Versions of relevant libraries:
[pip3] mypy-extensions==0.4.3
[pip3] numpy==1.20.3
[pip3] numpydoc==1.1.0
[pip3] torch==1.10.0
[pip3] torchaudio==0.10.0
[pip3] torchvision==0.11.1
[conda] blas 1.0 mkl
[conda] cudatoolkit 10.2.89 hfd86e86_1
[conda] ffmpeg 4.3 hf484d3e_0 pytorch
[conda] mkl 2021.3.0 h06a4308_520
[conda] mkl-service 2.4.0 py37h7f8727e_0
[conda] mkl_fft 1.3.1 py37hd3c417c_0
[conda] mkl_random 1.2.2 py37h51133e4_0
[conda] mypy_extensions 0.4.3 py37_0
[conda] numpy 1.19.1 pypi_0 pypi
[conda] numpy-base 1.20.3 py37h74d4b33_0
[conda] numpydoc 1.1.0 pyhd3eb1b0_1
[conda] pytorch 1.10.0 py3.7_cuda10.2_cudnn7.6.5_0 pytorch
[conda] pytorch-mutex 1.0 cuda pytorch
[conda] torch 1.5.0 pypi_0 pypi
[conda] torchaudio 0.10.0 py37_cu102 pytorch
[conda] torchvision 0.11.1 py37_cu102 pytorch

############################################################################

PS: In the morning, when everything is still workable, the runtime CUDA should be 10.1, the cudatoolkit should be 10.2 and the CUDA version shown in the nvidia-smi should be 11.0. I totally have no idea why a simple reboot can be so disastrous.

Thanks

A simple reboot shouldn’t cause any issues.

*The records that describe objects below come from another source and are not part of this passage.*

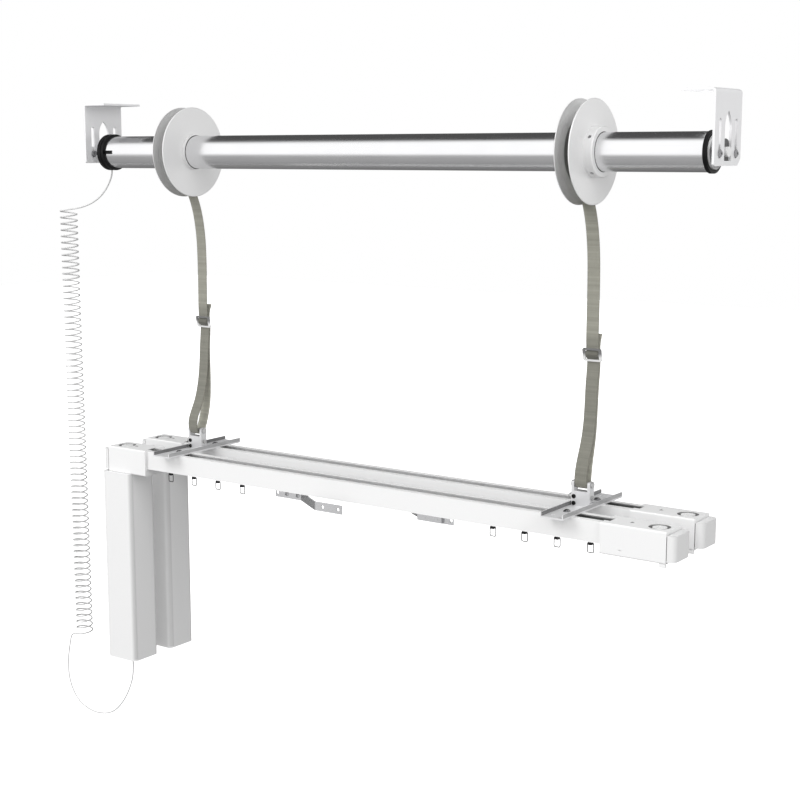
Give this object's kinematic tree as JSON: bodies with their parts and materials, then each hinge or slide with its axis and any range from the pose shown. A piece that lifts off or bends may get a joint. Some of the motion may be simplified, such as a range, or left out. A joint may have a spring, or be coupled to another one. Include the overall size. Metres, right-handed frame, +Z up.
{
  "type": "motorized curtain lift system",
  "caption": "Ceiling-mounted motor roller whose strap reels raise and lower a pair of parallel motorized curtain tracks, with a curly power cord to their hanging motors",
  "frame": {"origin": "centre of the four ceiling screw holes, on the ceiling plane", "axes": "+X along the roller tube towards the idler bracket, +Y away from the room, +Z up to the ceiling"},
  "size_m": [1.1962, 0.166, 1.0266],
  "materials": {
    "bracket_paint": "satin",
    "zinc_steel": "satin",
    "white_plastic": "satin",
    "motor_steel": "satin",
    "brushed_tube": "anodised, fine lengthwise grain",
    "black_plastic": "semi matt",
    "reel_paint": "satin",
    "webbing": "woven polyester with fine cross ribs",
    "buckle_chrome": "polished",
    "channel_alloy": "satin",
    "yoke_alloy": "satin",
    "track_paint": "white powder coat",
    "motor_paint": "white powder coat",
    "gearmotor_alloy": "plain",
    "belt_rubber": "matt",
    "zinc_strip": "zinc plated",
    "glider_plastic": "satin, with a steel wire eye",
    "white_cord": "satin"
  },
  "bodies": {
    "ceiling_frame": {"bracket_left": "bracket_paint", "bracket_right": "bracket_paint", "bracket_screws": "zinc_steel", "lift_motor_head": "white_plastic", "lift_motor_tube": "motor_steel", "idler_holder": "white_plastic", "head_cord_gland": "white_plastic"},
    "roller": {"roller_tube": "brushed_tube", "crown_ring": "black_plastic", "drive_wheel": "black_plastic", "end_plug": "black_plastic", "idler_bearing": "white_plastic", "strap_reel_left": "reel_paint", "strap_reel_right": "reel_paint", "reel_set_screws": "zinc_steel", "wound_straps": "webbing"},
    "carriage": {"strap_upper_left": "webbing", "strap_upper_right": "webbing", "lower_straps": "webbing", "buckles": "buckle_chrome", "cross_channels": "channel_alloy", "yokes": "yoke_alloy", "yoke_fixings": "zinc_steel", "track_clamps": "zinc_steel", "track_front": "track_paint", "track_rear": "track_paint", "drive_boxes": "white_plastic", "return_boxes": "white_plastic", "box_caps": "white_plastic", "curtain_motor_front": "motor_paint", "curtain_motor_rear": "motor_paint", "motor_bottom_caps": "white_plastic", "gearmotors": "gearmotor_alloy", "belts": "belt_rubber", "motor_cord_gland": "white_plastic", "curly_cord": "white_cord"},
    "master_front_left": {"master_front_left": "zinc_strip"},
    "master_front_right": {"master_front_right": "zinc_strip"},
    "drive_pulley_front": {"drive_pulley_front": "black_plastic"},
    "return_pulley_front": {"return_pulley_front": "white_plastic"},
    "glider_front_left_1": {"glider_front_left_1": "glider_plastic"},
    "glider_front_left_2": {"glider_front_left_2": "glider_plastic"},
    "glider_front_left_3": {"glider_front_left_3": "glider_plastic"},
    "glider_front_left_4": {"glider_front_left_4": "glider_plastic"},
    "glider_front_right_1": {"glider_front_right_1": "glider_plastic"},
    "glider_front_right_2": {"glider_front_right_2": "glider_plastic"},
    "glider_front_right_3": {"glider_front_right_3": "glider_plastic"},
    "glider_front_right_4": {"glider_front_right_4": "glider_plastic"},
    "master_rear_left": {"master_rear_left": "zinc_strip"},
    "master_rear_right": {"master_rear_right": "zinc_strip"},
    "drive_pulley_rear": {"drive_pulley_rear": "black_plastic"},
    "return_pulley_rear": {"return_pulley_rear": "white_plastic"},
    "glider_rear_left_1": {"glider_rear_left_1": "glider_plastic"},
    "glider_rear_left_2": {"glider_rear_left_2": "glider_plastic"},
    "glider_rear_left_3": {"glider_rear_left_3": "glider_plastic"},
    "glider_rear_left_4": {"glider_rear_left_4": "glider_plastic"},
    "glider_rear_right_1": {"glider_rear_right_1": "glider_plastic"},
    "glider_rear_right_2": {"glider_rear_right_2": "glider_plastic"},
    "glider_rear_right_3": {"glider_rear_right_3": "glider_plastic"},
    "glider_rear_right_4": {"glider_rear_right_4": "glider_plastic"}
  },
  "joints": [
    {"name": "lift_slide", "type": "slide", "parent": "ceiling_frame", "child": "carriage", "axis": [0, 0, 1], "range_m": [-0.7, 0.11], "deforming": ["strap_upper_left", "strap_upper_right", "curly_cord"]},
    {"name": "roller_spin", "type": "hinge", "parent": "ceiling_frame", "child": "roller", "pos_m": [0, 0, -0.076], "axis": [1, 0, 0], "range_deg": [-200, 1225]},
    {"name": "front_draw", "type": "slide", "parent": "carriage", "child": "master_front_left", "axis": [-1, 0, 0], "range_m": [-0.07, 0.18]},
    {"name": "front_right_draw", "type": "slide", "parent": "carriage", "child": "master_front_right", "axis": [1, 0, 0], "range_m": [-0.07, 0.18]},
    {"name": "drive_pulley_front_spin", "type": "hinge", "parent": "carriage", "child": "drive_pulley_front", "pos_m": [-0.4655, -0.036, -0.561], "axis": [0, 0, 1], "range_deg": [-890, 350]},
    {"name": "return_pulley_front_spin", "type": "hinge", "parent": "carriage", "child": "return_pulley_front", "pos_m": [0.48, -0.036, -0.561], "axis": [0, 0, 1], "range_deg": [-890, 350]},
    {"name": "glider_front_left_1_slide", "type": "slide", "parent": "carriage", "child": "glider_front_left_1", "axis": [-1, 0, 0], "range_m": [-0.0488, 0.1247]},
    {"name": "glider_front_left_2_slide", "type": "slide", "parent": "carriage", "child": "glider_front_left_2", "axis": [-1, 0, 0], "range_m": [-0.03468, 0.08839]},
    {"name": "glider_front_left_3_slide", "type": "slide", "parent": "carriage", "child": "glider_front_left_3", "axis": [-1, 0, 0], "range_m": [-0.02057, 0.05211]},
    {"name": "glider_front_left_4_slide", "type": "slide", "parent": "carriage", "child": "glider_front_left_4", "axis": [-1, 0, 0], "range_m": [-0.00645, 0.0158]},
    {"name": "glider_front_right_1_slide", "type": "slide", "parent": "carriage", "child": "glider_front_right_1", "axis": [1, 0, 0], "range_m": [-0.0488, 0.1247]},
    {"name": "glider_front_right_2_slide", "type": "slide", "parent": "carriage", "child": "glider_front_right_2", "axis": [1, 0, 0], "range_m": [-0.03468, 0.08839]},
    {"name": "glider_front_right_3_slide", "type": "slide", "parent": "carriage", "child": "glider_front_right_3", "axis": [1, 0, 0], "range_m": [-0.02057, 0.05211]},
    {"name": "glider_front_right_4_slide", "type": "slide", "parent": "carriage", "child": "glider_front_right_4", "axis": [1, 0, 0], "range_m": [-0.00645, 0.0158]},
    {"name": "rear_draw", "type": "slide", "parent": "carriage", "child": "master_rear_left", "axis": [-1, 0, 0], "range_m": [-0.07, 0.18]},
    {"name": "rear_right_draw", "type": "slide", "parent": "carriage", "child": "master_rear_right", "axis": [1, 0, 0], "range_m": [-0.07, 0.18]},
    {"name": "drive_pulley_rear_spin", "type": "hinge", "parent": "carriage", "child": "drive_pulley_rear", "pos_m": [-0.4655, 0.048, -0.561], "axis": [0, 0, 1], "range_deg": [-890, 350]},
    {"name": "return_pulley_rear_spin", "type": "hinge", "parent": "carriage", "child": "return_pulley_rear", "pos_m": [0.48, 0.048, -0.561], "axis": [0, 0, 1], "range_deg": [-890, 350]},
    {"name": "glider_rear_left_1_slide", "type": "slide", "parent": "carriage", "child": "glider_rear_left_1", "axis": [-1, 0, 0], "range_m": [-0.0488, 0.1247]},
    {"name": "glider_rear_left_2_slide", "type": "slide", "parent": "carriage", "child": "glider_rear_left_2", "axis": [-1, 0, 0], "range_m": [-0.03468, 0.08839]},
    {"name": "glider_rear_left_3_slide", "type": "slide", "parent": "carriage", "child": "glider_rear_left_3", "axis": [-1, 0, 0], "range_m": [-0.02057, 0.05211]},
    {"name": "glider_rear_left_4_slide", "type": "slide", "parent": "carriage", "child": "glider_rear_left_4", "axis": [-1, 0, 0], "range_m": [-0.00645, 0.0158]},
    {"name": "glider_rear_right_1_slide", "type": "slide", "parent": "carriage", "child": "glider_rear_right_1", "axis": [1, 0, 0], "range_m": [-0.0488, 0.1247]},
    {"name": "glider_rear_right_2_slide", "type": "slide", "parent": "carriage", "child": "glider_rear_right_2", "axis": [1, 0, 0], "range_m": [-0.03468, 0.08839]},
    {"name": "glider_rear_right_3_slide", "type": "slide", "parent": "carriage", "child": "glider_rear_right_3", "axis": [1, 0, 0], "range_m": [-0.02057, 0.05211]},
    {"name": "glider_rear_right_4_slide", "type": "slide", "parent": "carriage", "child": "glider_rear_right_4", "axis": [1, 0, 0], "range_m": [-0.00645, 0.0158]}
  ],
  "couplings": [
    {"joint": "roller_spin", "follows": "lift_slide", "rad_per_m": -30.303},
    {"joint": "front_right_draw", "follows": "front_draw", "ratio": 1},
    {"joint": "drive_pulley_front_spin", "follows": "front_draw", "rad_per_m": -85.106},
    {"joint": "return_pulley_front_spin", "follows": "front_draw", "rad_per_m": -85.106},
    {"joint": "glider_front_left_1_slide", "follows": "front_draw", "ratio": 0.69},
    {"joint": "glider_front_left_2_slide", "follows": "front_draw", "ratio": 0.4883},
    {"joint": "glider_front_left_3_slide", "follows": "front_draw", "ratio": 0.2867},
    {"joint": "glider_front_left_4_slide", "follows": "front_draw", "ratio": 0.085},
    {"joint": "glider_front_right_1_slide", "follows": "front_draw", "ratio": 0.69},
    {"joint": "glider_front_right_2_slide", "follows": "front_draw", "ratio": 0.4883},
    {"joint": "glider_front_right_3_slide", "follows": "front_draw", "ratio": 0.2867},
    {"joint": "glider_front_right_4_slide", "follows": "front_draw", "ratio": 0.085},
    {"joint": "rear_right_draw", "follows": "rear_draw", "ratio": 1},
    {"joint": "drive_pulley_rear_spin", "follows": "rear_draw", "rad_per_m": -85.106},
    {"joint": "return_pulley_rear_spin", "follows": "rear_draw", "rad_per_m": -85.106},
    {"joint": "glider_rear_left_1_slide", "follows": "rear_draw", "ratio": 0.69},
    {"joint": "glider_rear_left_2_slide", "follows": "rear_draw", "ratio": 0.4883},
    {"joint": "glider_rear_left_3_slide", "follows": "rear_draw", "ratio": 0.2867},
    {"joint": "glider_rear_left_4_slide", "follows": "rear_draw", "ratio": 0.085},
    {"joint": "glider_rear_right_1_slide", "follows": "rear_draw", "ratio": 0.69},
    {"joint": "glider_rear_right_2_slide", "follows": "rear_draw", "ratio": 0.4883},
    {"joint": "glider_rear_right_3_slide", "follows": "rear_draw", "ratio": 0.2867},
    {"joint": "glider_rear_right_4_slide", "follows": "rear_draw", "ratio": 0.085}
  ]
}
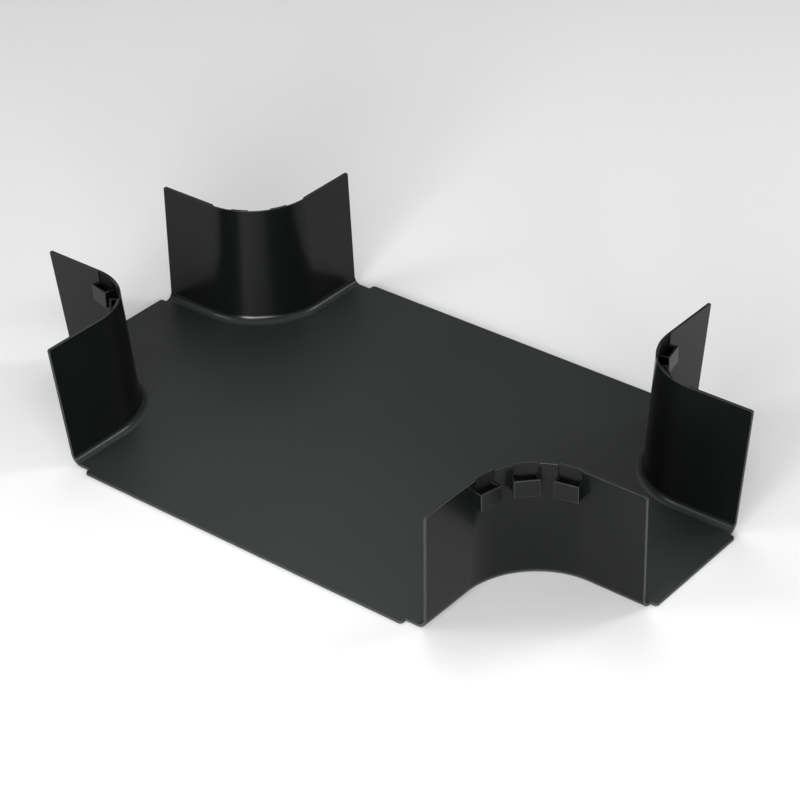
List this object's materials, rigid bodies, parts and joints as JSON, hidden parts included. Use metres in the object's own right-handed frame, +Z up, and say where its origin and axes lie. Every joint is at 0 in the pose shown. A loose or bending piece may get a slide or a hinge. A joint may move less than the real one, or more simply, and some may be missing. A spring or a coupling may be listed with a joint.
{
  "type": "fiber raceway cross fitting",
  "caption": "Open-topped reducing cross fitting for fibre cable raceway: a flat floor, rounded corner walls that limit cable bend, and strap loops for its cover.",
  "frame": {"origin": "centre of the floor's underside, midway between all four openings", "axes": "+X along the narrow channel, +Y along the wide channel, +Z up out of the open top"},
  "size_m": [0.512, 0.31, 0.092],
  "materials": {
    "black_plastic": "satin moulded black"
  },
  "bodies": {
    "root": {"cross_fitting": "black_plastic"}
  },
  "joints": []
}
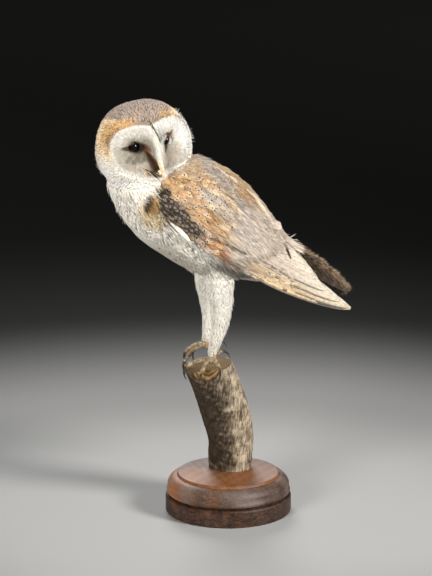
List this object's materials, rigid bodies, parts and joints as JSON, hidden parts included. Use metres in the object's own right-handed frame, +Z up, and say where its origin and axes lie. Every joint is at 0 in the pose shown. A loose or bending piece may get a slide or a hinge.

However, by default your system might try to update all packages in each reboot and I guess that Ubuntu might have tried to update your NVIDIA drivers or CUDA and left them in a broken state.

So should I uninstall the nvidia drivers and reinstall it? Thanks.

Yes, I would reinstall the drivers and disable automatic updates, if not already done.

Really amazing. I uninstall the nvidia driver and reinstall a 470.74 version as recommended. Then, everything is back. Really appreciate your help!